Pr.E.B.: Nous avons choisi un angle plus artistique en mettant en avant des œuvres d’art contemporaines d’artistes musulmans et non-musulmans. Le but est de traiter de questions essentielles que se posent les citoyens en les illustrant par des œuvres d’art. Notre souhait est de susciter la réflexion chez le visiteur. D’une certaine façon, nous lui exposons le problème et lui proposons de réfléchir par lui-même à des solutions pour parvenir à une cohabitation harmonieuse entre les différentes cultures et religions.
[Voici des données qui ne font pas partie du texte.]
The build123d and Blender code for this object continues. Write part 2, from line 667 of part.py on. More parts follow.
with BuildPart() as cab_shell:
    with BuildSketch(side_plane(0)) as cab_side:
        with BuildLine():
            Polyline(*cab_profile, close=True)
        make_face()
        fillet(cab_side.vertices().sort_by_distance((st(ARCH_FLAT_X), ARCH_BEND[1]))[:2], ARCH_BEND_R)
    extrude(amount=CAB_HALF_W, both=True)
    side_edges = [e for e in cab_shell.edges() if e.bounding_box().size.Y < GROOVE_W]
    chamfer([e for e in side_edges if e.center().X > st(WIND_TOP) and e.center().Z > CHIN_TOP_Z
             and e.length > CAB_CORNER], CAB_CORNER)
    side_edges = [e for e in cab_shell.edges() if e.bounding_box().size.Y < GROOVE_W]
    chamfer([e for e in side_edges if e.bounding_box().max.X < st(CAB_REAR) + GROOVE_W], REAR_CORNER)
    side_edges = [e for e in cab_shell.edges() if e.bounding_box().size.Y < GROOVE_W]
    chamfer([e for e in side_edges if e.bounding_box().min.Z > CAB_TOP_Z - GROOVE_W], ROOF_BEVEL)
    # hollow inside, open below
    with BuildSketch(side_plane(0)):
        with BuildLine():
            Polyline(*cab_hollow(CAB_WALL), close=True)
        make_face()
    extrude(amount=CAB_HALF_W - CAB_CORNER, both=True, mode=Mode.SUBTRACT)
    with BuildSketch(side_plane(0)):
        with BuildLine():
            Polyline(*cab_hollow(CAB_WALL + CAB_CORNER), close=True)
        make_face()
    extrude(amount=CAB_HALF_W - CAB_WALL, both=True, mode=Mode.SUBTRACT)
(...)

S.D.: Pouvez-vous nous expliquer la spécificité d’une « exposition de civilisation » comme celle-ci?
Pr. E.B.: Une exposition de civilisation tente de photographier une civilisation donnée à un moment ou une période donnés. C’est donc un travail très complexe et très différent des expositions d’art auxquelles nous sommes plus habitués. Il s’agit d’une vaste entreprise dont l’objet d’étude est une civilisation dont il faut pouvoir illustrer tous les aspects (artistique, politique, culturel, sociétal…).
S.D.: A qui s’adresse cette exposition?
Pr.E.B.: Notre volonté a été de rendre cette exposition accessible à tous malgré l’exigence scientifique et littéraire de ce type de réalisation. Si seuls les professeurs de faculté y trouvaient leur compte, ce serait un échec pour nous. Notre exposition a été conçue pour instruire et divertir tout le monde, c’est pourquoi nous avons opté pour une lecture à plusieurs niveaux. Nous sommes en contact avec des écoles et nous organisons une journée «professeurs» pendant laquelle ils peuvent venir préparer la visite de l’exposition avant de venir avec leur classe. Ils recevront également le dossier pédagogique pour prolonger la visite en classe. Plus nous accueillons de jeunes, plus notre satisfaction est grande.
Sophie Delhalle
Infos pratiques:
L’exposition « L’Islam, c’est aussi notre histoire! » est à voir jusqu’au 21 janvier à l’Espace Vanderborght, Rue de l’Ecuyer 50,
1000 Bruxelles, du lundi au vendredi de 9h30 à 17h30; weekend, jours fériés et vacances scolaires belges de 10h à 19h.
Fermé exceptionnellement le 25 décembre et le 1er janvier.